Nintendo report links supply-chain ethics to quality, retention, performance
Nintendo’s 2025 supply-chain report ties forced-labor controls to product quality, worker retention and consumer trust, treating ethics as part of manufacturing discipline.

Nintendo’s supply-chain rules read less like a compliance appendix and more like a production safeguard. In its 2025 forced-labor and child-labor report, Nintendo of America Inc. said it used supplier audits, internal monitoring, action plans and remediation steps to manage labor risks across the network that supports its hardware business, a reminder that labor standards can shape whether products ship on time, hold quality and protect the brand.
The report, approved by the Board of Directors of Nintendo of America Inc. on May 27, 2025, covered the fiscal year ended March 31, 2025 and was filed under Canada’s Fighting Against Forced Labour and Child Labour in Supply Chains Act. It applied to Nintendo of America Inc. and Nintendo of Canada Ltd., placing the company inside a newer transparency regime that came into force on January 1, 2024. Canada’s own annual reporting on the law says the point is to increase awareness, transparency and improved business practices, and Nintendo’s disclosure fits that mandate closely.

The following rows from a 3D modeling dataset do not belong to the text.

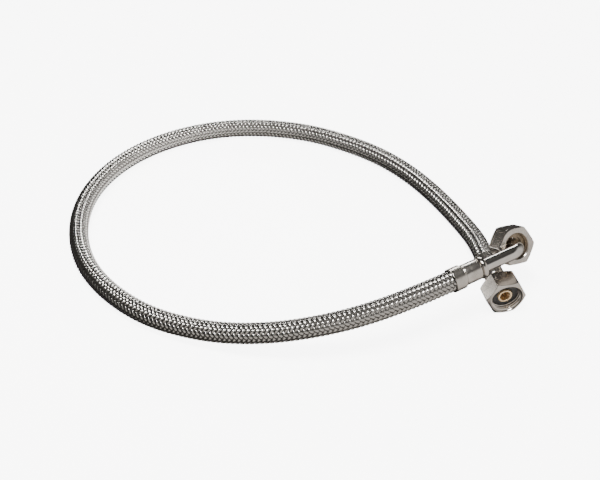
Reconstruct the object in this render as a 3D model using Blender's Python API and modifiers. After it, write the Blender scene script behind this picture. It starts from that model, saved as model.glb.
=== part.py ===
"""Braided supply line: a stainless-braided water hose with a straight swivel-nut end and a 90 degree elbow end.

Metres, +Z up.  The hose lies in a loop on the plane z = 0 and its elbow end rests across its straight end.
Every fitting is modelled along its own local +Z, which points out of the connector's mouth, and is hung on an
empty that stands on the connector's axis.
"""

import math

import bmesh
import bpy
import numpy as np
from mathutils import Matrix, Vector

MM = 0.001
FIT = 0.3 * MM                    # clearance kept between pieces that touch on the real object

# ---- the hose ---------------------------------------------------------------------------------------------
HOSE_OD = 14.0 * MM               # over the wire braid
BRAID_WALL = 0.6 * MM             # two crossing layers of wire
LINER_OD = 11.9 * MM
LINER_BORE = 9.0 * MM
HOSE_STEP = 28.0 * MM             # distance between the points of the hose's solids along its free run

# ---- the crimped ferrule, the same at both ends -----------------------------------------------------------
FERRULE_WALL = 0.5 * MM
CRIMP_OD = 13.7 * MM              # the part that is squeezed onto the hose
CRIMP_LENGTH = 12.3 * MM
COLLAR_LENGTH = 8.2 * MM          # the wider, unsqueezed rear end that guides the braid
COLLAR_PLAY = 0.35 * MM           # radial room between the collar and the braid
LIP_THICKNESS = 0.6 * MM          # the ferrule's inturned front end
GROOVE_DEPTH = 0.35 * MM          # turned groove between the crimp and the collar
GROOVE_WIDTH = 0.6 * MM

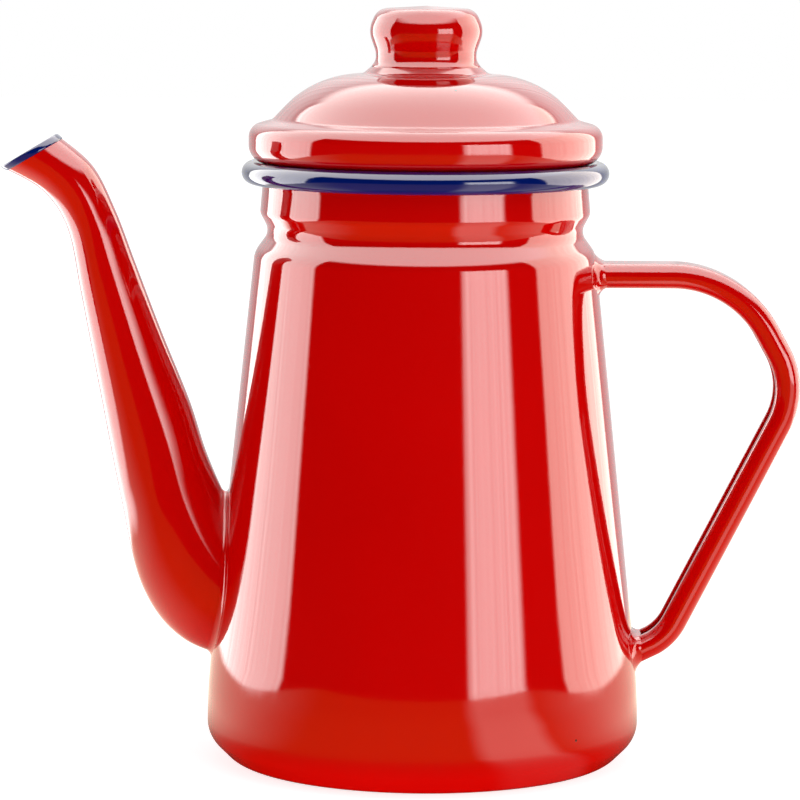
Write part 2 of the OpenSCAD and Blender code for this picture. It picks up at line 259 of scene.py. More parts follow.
# Node tree that turns a section round the pot's axis
def turningTree():
    tree = bpy.data.node_groups.new("turnedSheet", "GeometryNodeTree")
    given = addInputs(tree, [("Section", "Geometry"), ("Steps round", "Int"),
                             ("Outside", "Material"), ("Inside", "Material")])
    tree.interface.new_socket("Sheet", in_out="OUTPUT", socket_type="NodeSocketGeometry")
    points = addNode(tree, "GeometryNodeAttributeDomainSize", {0: given["Section"]})
    count = points.outputs["Point Count"]
    columns = mathNode(tree, "ADD", given["Steps round"], 1)
    grid = addNode(tree, "GeometryNodeMeshGrid",
                   {"Size X": 1, "Size Y": 1, "Vertices X": columns, "Vertices Y": count})
    across = pointPlace(tree)
    last = mathNode(tree, "SUBTRACT", count, 1)
    up = mathNode(tree, "ADD", across.outputs[1], 0.5)
    row = mathNode(tree, "ROUND", mathNode(tree, "MULTIPLY", up, last))
    angle = mathNode(tree, "MULTIPLY", mathNode(tree, "ADD", across.outputs[0], 0.5), 2 * math.pi)
    place = addNode(tree, "GeometryNodeSampleIndex", {
        "Geometry": given["Section"], "Value": tree.nodes.new("GeometryNodeInputPosition").outputs[0],
        "Index": row}, data_type="FLOAT_VECTOR", domain="POINT")
    coat = addNode(tree, "GeometryNodeInputNamedAttribute", {"Name": "coat"}, data_type="FLOAT")
    side = addNode(tree, "GeometryNodeSampleIndex", {
        "Geometry": given["Section"], "Value": coat.outputs[0], "Index": row},
        data_type="FLOAT", domain="POINT")
    parts = addNode(tree, "ShaderNodeSeparateXYZ", {0: place.outputs[0]})
    x = mathNode(tree, "MULTIPLY", parts.outputs[0], mathNode(tree, "COSINE", angle))
    y = mathNode(tree, "MULTIPLY", parts.outputs[0], mathNode(tree, "SINE", angle))
    turned = addNode(tree, "ShaderNodeCombineXYZ", {0: x, 1: y, 2: parts.outputs[2]})
    marked = addNode(tree, "GeometryNodeStoreNamedAttribute", {
        "Geometry": grid.outputs["Mesh"], "Name": "coat", "Value": side.outputs[0]},
        data_type="FLOAT", domain="POINT")
    bent = addNode(tree, "GeometryNodeSetPosition", {
        "Geometry": marked.outputs[0], "Position": turned.outputs[0]})
    joined = addNode(tree, "GeometryNodeMergeByDistance", {
        "Geometry": bent.outputs[0], "Distance": 1e-6})
    smooth = addNode(tree, "GeometryNodeSetShadeSmooth", {
        "Geometry": joined.outputs[0], "Shade Smooth": True})
    real = addNode(tree, "GeometryNodeRealizeInstances", {"Geometry": smooth.outputs[0]})
    outside = addNode(tree, "GeometryNodeSetMaterial", {
        "Geometry": real.outputs[0], "Material": given["Outside"]})
    within = mathNode(tree, "GREATER_THAN", coat.outputs[0], 0.99)
    inside = addNode(tree, "GeometryNodeSetMaterial", {
        "Geometry": outside.outputs[0], "Selection": within, "Material": given["Inside"]})
    tree.links.new(inside.outputs[0], tree.nodes.new("NodeGroupOutput").inputs[0])
    return tree


turnedSheet = turningTree()


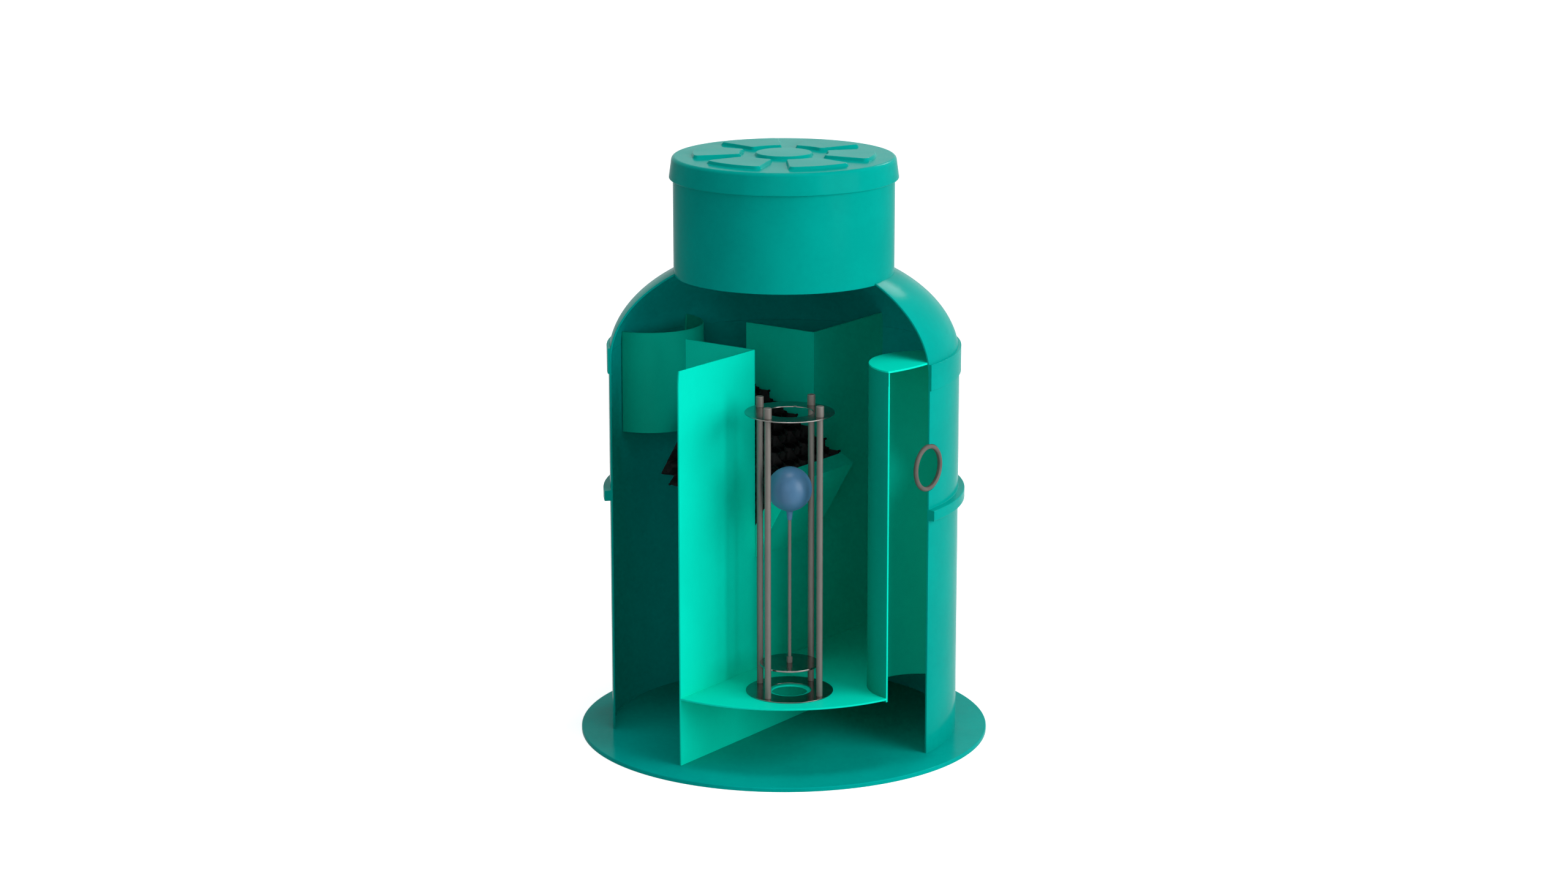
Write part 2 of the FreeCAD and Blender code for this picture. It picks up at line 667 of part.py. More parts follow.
def pieces():
    """All pieces by name."""
    parts = {"base_plate": base_plate()}
    parts.update(shell_panels())
    parts["dome_head"] = dome_head()
    parts["joint_band"] = joint_band()
    parts["shell_rib"] = shell_rib()
    parts["neck"] = neck()
    parts["cover"] = cover()
    parts["partition_wall"] = partition_wall()
    parts["bay_wall_front"] = bay_wall(-1)
    parts["bay_wall_rear"] = bay_wall(1)
    parts["coalescer_cradle"] = cradle()
    for i in range(PACK_SHEETS):
        parts[f"coalescer_sheet_{i + 1}"] = corrugated_sheet(i)
    parts["outlet_pocket"] = hood(1, POCKET_BOTTOM, PARTITION_TOP - PLATE_THICKNESS)
    parts["outlet_pocket_lid"] = pocket_lid()
    parts["inlet_deflector"] = hood(-1, DEFLECTOR_BOTTOM, PARTITION_TOP - PLATE_THICKNESS)
    parts["outlet_seal"] = pipe_seal(1, OUTLET_HEIGHT)
    parts["inlet_seal"] = pipe_seal(-1, INLET_HEIGHT)
    parts["valve_shelf"] = valve_shelf()
    parts["valve_base_ring"] = valve_base_ring()
    parts["valve_top_ring"] = valve_top_ring()
    for i, (x, y) in enumerate(column_places()):
        parts[f"guide_column_{i + 1}"] = guide_column(x, y)
    parts["column_caps"] = Part.makeCompound([column_cap(x, y) for x, y in column_places()])
    parts["valve_disc"] = valve_disc()
    parts["stem_nut"] = stem_nut()
    parts["float_stem"] = float_stem()
    parts["float_ball"] = float_ball()
    return parts


def main():
    os.makedirs("parts", exist_ok=True)
    for name, shape in pieces().items():
        shape.exportStep(f"parts/{name}.step")
        volume = shape.Volume / 1000
        print(f"{name:26s} solids {len(shape.Solids)}  {volume:10.1f} cm3  valid {shape.isValid()}")


main()
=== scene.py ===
"""Finish of an upright oil separator tank, drawn as a cutaway.

Green gelcoat shell, laminate chamber walls, black corrugated coalescer pack, and a float
valve in its steel cage. Lengths are metres in the tank's own frame: +Z up, +X to the outlet.
"""
import math

import bmesh
import bpy
from bpy.props import FloatProperty, FloatVectorProperty, IntProperty, PointerProperty
from mathutils import Matrix, Vector


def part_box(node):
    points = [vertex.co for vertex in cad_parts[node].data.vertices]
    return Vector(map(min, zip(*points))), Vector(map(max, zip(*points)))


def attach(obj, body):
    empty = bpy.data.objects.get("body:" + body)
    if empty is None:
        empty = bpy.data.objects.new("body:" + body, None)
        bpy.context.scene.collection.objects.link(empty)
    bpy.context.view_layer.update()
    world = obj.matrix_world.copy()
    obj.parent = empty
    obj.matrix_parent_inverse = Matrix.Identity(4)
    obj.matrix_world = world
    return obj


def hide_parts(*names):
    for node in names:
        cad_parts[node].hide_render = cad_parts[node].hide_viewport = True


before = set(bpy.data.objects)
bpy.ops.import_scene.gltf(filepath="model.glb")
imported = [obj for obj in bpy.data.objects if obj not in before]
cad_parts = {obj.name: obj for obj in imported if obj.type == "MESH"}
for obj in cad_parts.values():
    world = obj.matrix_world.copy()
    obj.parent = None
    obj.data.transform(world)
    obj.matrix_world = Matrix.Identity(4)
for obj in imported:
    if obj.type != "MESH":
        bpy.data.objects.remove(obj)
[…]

For Nintendo employees, the most important line is not a legal one. The company said its CSR materials link better working conditions at production sites to higher product quality and, in turn, more consumer trust. That ties supply-chain ethics directly to the same quality-first culture that runs through Nintendo’s development and manufacturing decisions. A labor problem at a supplier is not just a human-rights issue; it can become a schedule problem, a continuity problem and a reputational problem for a company whose franchises depend on reliable execution.
Nintendo’s broader human-rights framework backs up that approach. The company said its human-rights policy, established in September 2018, is based on the United Nations Guiding Principles on Business and Human Rights and the International Labour Organization’s Declaration on Fundamental Principles and Rights at Work. Its CSR procurement materials define production partners to include first-tier suppliers, upstream factories subcontracted for assembly and component suppliers, and say those partners are expected to comply with laws, regulations and social standards while considering human rights and the global environment.
Nintendo also said its supply-chain transparency materials prohibit suppliers from using forced labor of any kind and describe work with business partners as a matter of communication and mutual understanding. For engineers, producers, QA staff and procurement teams, the message is clear: Nintendo is treating labor oversight as part of operational control, not a side conversation, because the credibility of the factory floor helps determine the credibility of the finished product.